China’s Inflation Slows; Producer Price Inflation Fastest In More Than 5 Years

China's inflation slowed in December due to a high base in the previous year and slower food price growth, while factory gate inflation accelerated at the fastest pace in more than five years.

Inflation eased to 2.1 percent from 2.3 percent in November, the National Bureau of Statistics reported Tuesday. The annual rate was slower than the expected 2.2 percent.

Food prices rose at a slower pace of 2.4 percent following a 4 percent rise in November. Meanwhile, non-food inflation climbed to 2 percent from 1.8 percent.

Month-on-month, consumer prices increased 0.2 percent. This was the second consecutive rise in prices.

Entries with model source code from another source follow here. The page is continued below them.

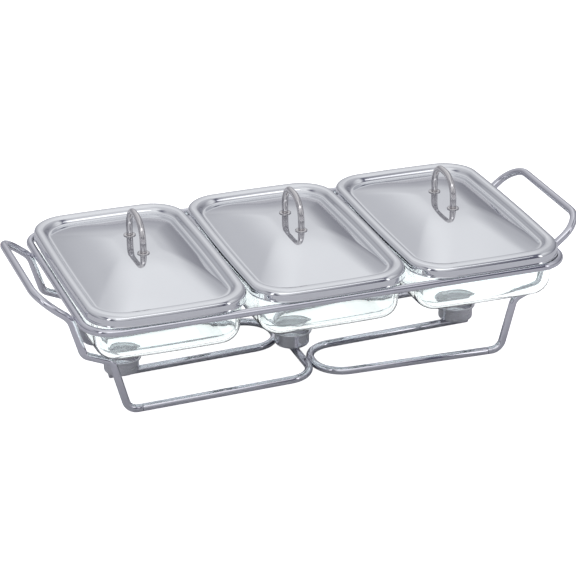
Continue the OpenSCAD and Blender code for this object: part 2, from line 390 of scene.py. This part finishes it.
def weld_bead(name, centre, size, seed):
    """A small lump of weld metal: an uneven rounded blob."""
    rings = []
    for i in range(1, 12):
        lat = math.pi * i / 12 - math.pi / 2
        ring = []
        for k in range(20):
            lon = 2 * math.pi * k / 20
            swell = 1 + 0.08 * math.sin(3 * lon + seed) + 0.05 * math.sin(5 * lat + 2 * seed)
            ring.append((centre[0] + size[0] * swell * math.cos(lat) * math.cos(lon),
                         centre[1] + size[1] * swell * math.cos(lat) * math.sin(lon),
                         centre[2] + size[2] * swell * math.sin(lat)))
        rings.append(ring)
    points, faces = loft(rings)
    return on_rack(add_mesh(name, points, faces, CHROME))


def make_rack():
    """The top rail, the legs with the end handles, the foot wires, and the welds of the legs to the rail."""
    x, y = RAIL_HALF
    rail_corners = [(sx * x, sy * y, RAIL_Z) for sx, sy in ((1, -1), (1, 1), (-1, 1), (-1, -1))]
    rail = tube("rail_wire", rail_corners, [RAIL_CORNER_R] * 4, WIRE_D, CHROME, closed=True)
    on_rack(rail, "top_rail")
    leg_radii = [0, LEG_FOOT_R, SHOULDER_IN_R, SHOULDER_OUT_R, LEG_TOP_R, HANDLE_CORNER_R]
    hook = [
        (BUTT_X, -FOOT_HALF_Y, FOOT_Z),
        (HOOK_X, -FOOT_INNER_HALF_Y, FOOT_Z),
        (HOOK_X, -HOOK_INNER_Y, FOOT_Z),
        (*MIDDLE_END, FOOT_Z),
    ]
    for side, sign in (("left", -1), ("right", 1)):
        shift = sign * FEET_SHIFT
        corners = leg_corners(-FOOT_HALF_Y, shift) + leg_corners(FOOT_HALF_Y, shift)[::-1]
        radii = leg_radii + leg_radii[::-1]
        legs = tube(side + "_legs_and_handle", turned(corners, sign), radii, WIRE_D, CHROME)
        on_rack(legs, side + "_leg_handle")
        foot = tube(side + "_foot_hook", on_feet(turned(hook, sign)), [0, HOOK_R, HOOK_R, 0], WIRE_D, CHROME)
        on_rack(foot, side + "_foot_wire")
        for n, y_weld in enumerate((-FOOT_HALF_Y, FOOT_HALF_Y)):
            weld_bead(f"{side}_rail_weld_{n}", (sign * (x + WIRE_D / 2 - 0.2), y_weld, RAIL_Z - 2),
                      (2.2, 4.0, 3.2), n + sign)
    crossing = [
        (-BUTT_X, -FOOT_HALF_Y, FOOT_Z),
        (0, -FOOT_INNER_HALF_Y, FOOT_Z),
        (0, FOOT_INNER_HALF_Y, FOOT_Z),
        (BUTT_X, FOOT_HALF_Y, FOOT_Z),
    ]
    middle = tube("crossing_foot", on_feet(crossing), [0, CROSSING_R, CROSSING_R, 0], WIRE_D, CHROME)
    on_rack(middle, "crossing_foot_wire")


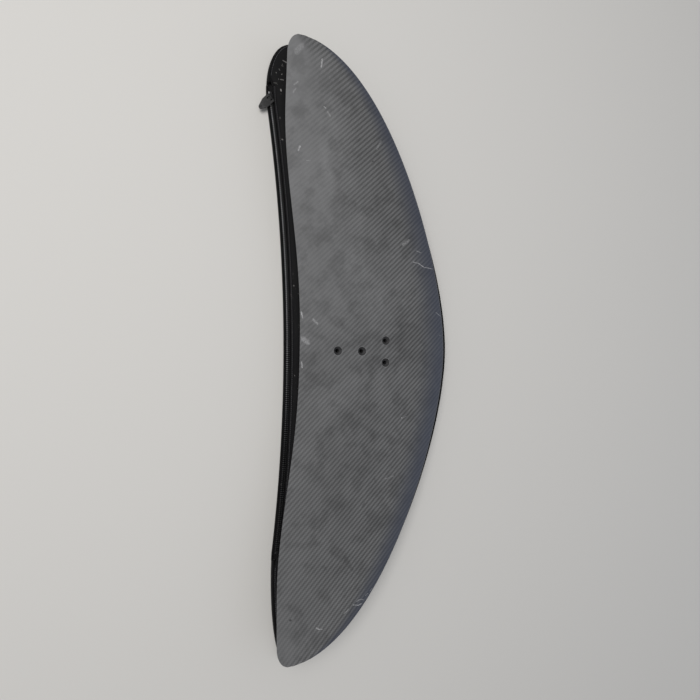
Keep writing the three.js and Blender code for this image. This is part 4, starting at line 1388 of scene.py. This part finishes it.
def pull_tab_piece():
    work = bmesh.new()
    thick, half = 0.0012, 0.0075
    start, shoulder, tip_centre, tip, eye_radius = -0.0006, 0.013, 0.0234, 0.004, 0.0016
    tip_turns = np.radians(np.linspace(-60, 60, 13))
    outer = [(start, -half + 0.001), (start + 0.001, -half), (shoulder, -half)]
    outer += [(tip_centre + tip * math.cos(t), tip * math.sin(t)) for t in tip_turns]
    outer += [(shoulder, half), (start + 0.001, half), (start, half - 0.001)]
    slot_hole = [(0.0006, -0.004), (0.0061, -0.004), (0.0061, 0.004), (0.0006, 0.004)]
    eye_turns = np.linspace(0, 2 * np.pi, 20)[:-1]
    eye = [(tip_centre + eye_radius * math.cos(t), eye_radius * math.sin(t)) for t in eye_turns]
    edges = []
    for loop in (outer, slot_hole, eye):
        ring = [work.verts.new((x, y, -thick / 2)) for x, y in loop]
        edges += [work.edges.new((ring[k], ring[(k + 1) % len(ring)])) for k in range(len(ring))]
    bmesh.ops.triangle_fill(work, edges=edges, use_beauty=True)
    bmesh.ops.dissolve_limit(work, angle_limit=0.01, verts=work.verts, edges=work.edges)
    raised = bmesh.ops.extrude_face_region(work, geom=list(work.faces))
    moved = [g for g in raised["geom"] if isinstance(g, bmesh.types.BMVert)]
    bmesh.ops.translate(work, vec=(0, 0, thick), verts=moved)
    for k in range(BARS):
        x = FIRST_BAR + k * BAR_PITCH
        bar = [(x + dx, dy) for dx, dy in rounded_outline(0.0009, 0.0098 - k * 0.0007, 0.0004, 3)]
        plate_part(work, bar, thick / 2 - 0.0002, thick / 2 + 0.0004)
    bmesh.ops.recalc_face_normals(work, faces=work.faces)
    web = [(tip_centre + WEB_RADIUS * math.cos(t), WEB_RADIUS * math.sin(t)) for t in eye_turns]
    plate_part(work, web, -thick / 2 + 0.0001, -thick / 2 + 0.0004)
    axis = Vector(tab_joint["axis"])
    heading = math.atan2(-axis.x, axis.y)
    matrix = (Matrix.Translation(tab_pivot) @ Matrix.Rotation(heading + math.pi, 4, "Z")
              @ Matrix.Rotation(TAB_TILT, 4, "Y"))
    return finish_hard_piece("tab", work, matrix, tab_rubber, "tab", "pull_tab", 0.0003)


tab = pull_tab_piece()
tab_points = np.array([v.co for v in tab.data.vertices])
print("tab box, mm:", (tab_points.min(0) / MM).round(1), (tab_points.max(0) / MM).round(1))

# %% [markdown]
# A pale floor and soft studio light: a large key overhead, a broad fill from the leading
# edge side, which adds a faint cool sheen along the nose to the blue reflection painted
# there, and an even grey world.

# %% Floor and light
FLOOR = 6.0
floor_material = new_material("floor", 0.85, colour=(0.62, 0.61, 0.59))[0]
floor_mesh = bpy.data.meshes.new("floor")
corners = [(-FLOOR, -FLOOR, 0), (FLOOR, -FLOOR, 0), (FLOOR, FLOOR, 0), (-FLOOR, FLOOR, 0)]
floor_mesh.from_pydata(corners, [], [[0, 1, 2, 3]])
floor = bpy.data.objects.new("floor", floor_mesh)
floor.data.materials.append(floor_material)
scene.collection.objects.link(floor)


def area_light(name, place, aim, size, watts, colour):
    data = bpy.data.lights.new(name, "AREA")
    data.shape, data.size, data.energy, data.color = "SQUARE", size, watts, colour
    light = bpy.data.objects.new(name, data)
    back = (Vector(place) - Vector(aim)).normalized()
    light.matrix_world = Matrix.Translation(place) @ back.to_track_quat("Z", "Y").to_matrix().to_4x4()
    scene.collection.objects.link(light)
    return light


area_light("key", (-1.1, 0.7, 2.3), (0, 0, 0), 1.5, 46.0, (1.0, 0.98, 0.95))
area_light("fill", (2.0, -0.4, 1.3), (0, 0, 0), 1.8, 3.0, (0.62, 0.76, 1.0))
world = bpy.data.worlds.new("studio")
world.use_nodes = True
world.node_tree.nodes["Background"].inputs["Color"].default_value = (0.80, 0.81, 0.83, 1.0)
world.node_tree.nodes["Background"].inputs["Strength"].default_value = 0.48
scene.world = world
scene.view_settings.view_transform = "Standard"
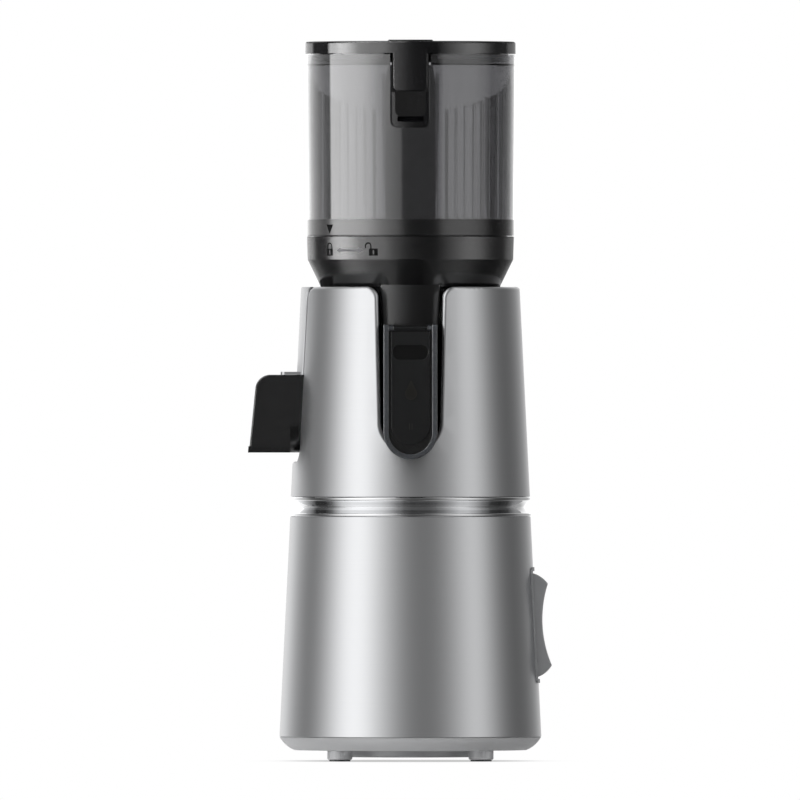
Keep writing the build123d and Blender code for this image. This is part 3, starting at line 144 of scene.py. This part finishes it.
def light_level(tree, shares, compass_stops, height_stops):
    """Brightness by compass angle, times its share by height above the horizon, both in degrees."""
    most = max(level for angle, level in compass_stops)
    by_compass = ramp_node(tree, [((angle + 180) / 360, level / most) for angle, level in compass_stops])
    by_height = ramp_node(tree, [((sin(radians(angle)) + 1) / 2, level) for angle, level in height_stops])
    link(tree, shares[0], 0, by_compass, 0)
    link(tree, shares[1], 0, by_height, 0)
    lit = math_node(tree, "MULTIPLY", (by_compass, 0), (by_height, 0))
    return math_node(tree, "MULTIPLY", (lit, 0), most)


def by_eye(tree, lit, seen):
    """Mixes two shaders: seen for the camera and through clear pieces, lit for every other ray."""
    rays = tree.nodes.new("ShaderNodeLightPath")
    direct = math_node(tree, "MAXIMUM", (rays, "Is Camera Ray"), (rays, "Is Transmission Ray"))
    choice = tree.nodes.new("ShaderNodeMixShader")
    link(tree, direct, 0, choice, 0)
    link(tree, lit, 0, choice, 1)
    link(tree, seen, 0, choice, 2)
    return choice


direction = sky.nodes.new("ShaderNodeTexCoord")
sky_level = light_level(sky, angles_of(sky, (direction, "Generated")), sky_stops, sky_height)
studio_light = sky.nodes.new("ShaderNodeBackground")
studio_light.inputs["Color"].default_value = white
link(sky, sky_level, 0, studio_light, "Strength")
white_screen = sky.nodes.new("ShaderNodeBackground")
white_screen.inputs["Color"].default_value = white
sky_output = sky.nodes.new("ShaderNodeOutputWorld")
link(sky, by_eye(sky, studio_light, white_screen), 0, sky_output, "Surface")


def light_dome(name, reach, compass_stops, height_stops, pieces, state):
    """A far dome of light that reaches only the named pieces, or all but them, and hides nothing behind it."""
    mesh = bmesh.new()
    bmesh.ops.create_uvsphere(mesh, u_segments=48, v_segments=24, radius=reach)
    data = bpy.data.meshes.new(name)
    mesh.to_mesh(data)
    mesh.free()
    light = bpy.data.materials.new(name)
    light.use_nodes = True
    tree = light.node_tree
    tree.nodes.clear()
    place = tree.nodes.new("ShaderNodeTexCoord")
    unit = tree.nodes.new("ShaderNodeVectorMath")
    unit.operation = "NORMALIZE"
    link(tree, place, "Object", unit, 0)
    glow = tree.nodes.new("ShaderNodeEmission")
    link(tree, light_level(tree, angles_of(tree, (unit, 0)), compass_stops, height_stops), 0, glow, "Strength")
    both = tree.nodes.new("ShaderNodeAddShader")
    link(tree, glow, 0, both, 0)
    link(tree, tree.nodes.new("ShaderNodeBsdfTransparent"), 0, both, 1)
    link(tree, both, 0, tree.nodes.new("ShaderNodeOutputMaterial"), "Surface")
    data.materials.append(light)
    dome = bpy.data.objects.new(name, data)
    bpy.context.scene.collection.objects.link(dome)
    dome.visible_camera = False
    dome.visible_transmission = False
    dome.visible_shadow = False
    lit = bpy.data.collections.new(name)
    dome.light_linking.receiver_collection = lit
    for piece in pieces:
        lit.objects.link(nodes[piece])
    for receiver in lit.collection_objects:
        receiver.light_linking.link_state = state


skins = ("lower_shell", "upper_shell", "side_cover")
base_pieces = ("base_plate", "bottom_cover", "foot_front_left", "foot_front_right", "foot_rear_left",
               "foot_rear_right")
rocker_pieces = ("rocker", "rocker_bezel")
ring_pieces = ("trim_ring",)
tall_box_pieces = ("hopper", "hopper_collar")
sky_pieces = skins + base_pieces + rocker_pieces
light_dome("soft_sky", 50, sky_stops, all_round, sky_pieces, "INCLUDE")
light_dome("ring_sky", 52, ring_stops, all_round, ring_pieces, "INCLUDE")
light_dome("tall_box", 55, tall_box_stops, tall_height, tall_box_pieces, "INCLUDE")
light_dome("soft_box", 60, soft_box_stops, box_height, sky_pieces + ring_pieces + tall_box_pieces, "EXCLUDE")

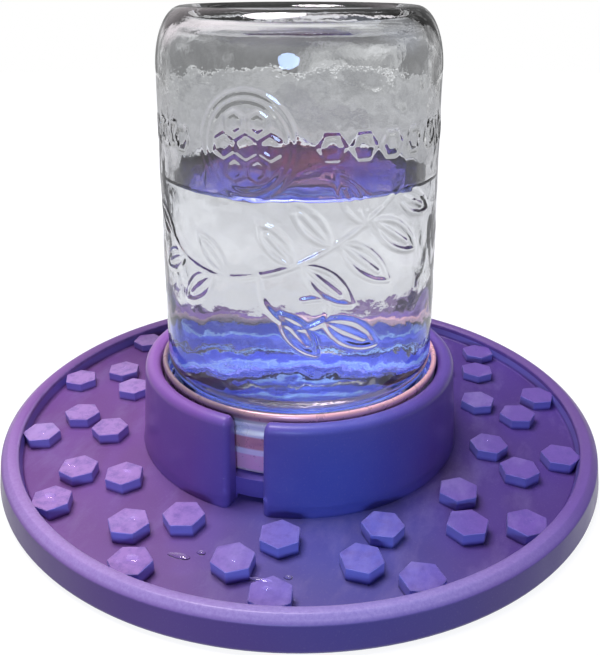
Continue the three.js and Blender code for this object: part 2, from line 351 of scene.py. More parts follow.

In the whole year of 2016, consumer prices rose 2 percent. Nonetheless, inflation was below the government's full-year target of 3 percent.

Another report from the NBS showed that factory gate prices climbed 5.5 percent year-on-year in December, faster than the 3.3 percent increase seen in November and the expected rate of 4.6 percent.

On a monthly basis, producer prices advanced 1.6 percent after rising 1.5 percent a month ago.

Looking ahead, Chang Liu, a China economist at Capital Economics, said both consumer and producer price inflation will jump in January, with CPI inflation likely reaching the highest since 2013.

The pick-up in inflation will mainly be driven by movements in commodity prices and is unlikely to be sustained, the economist added.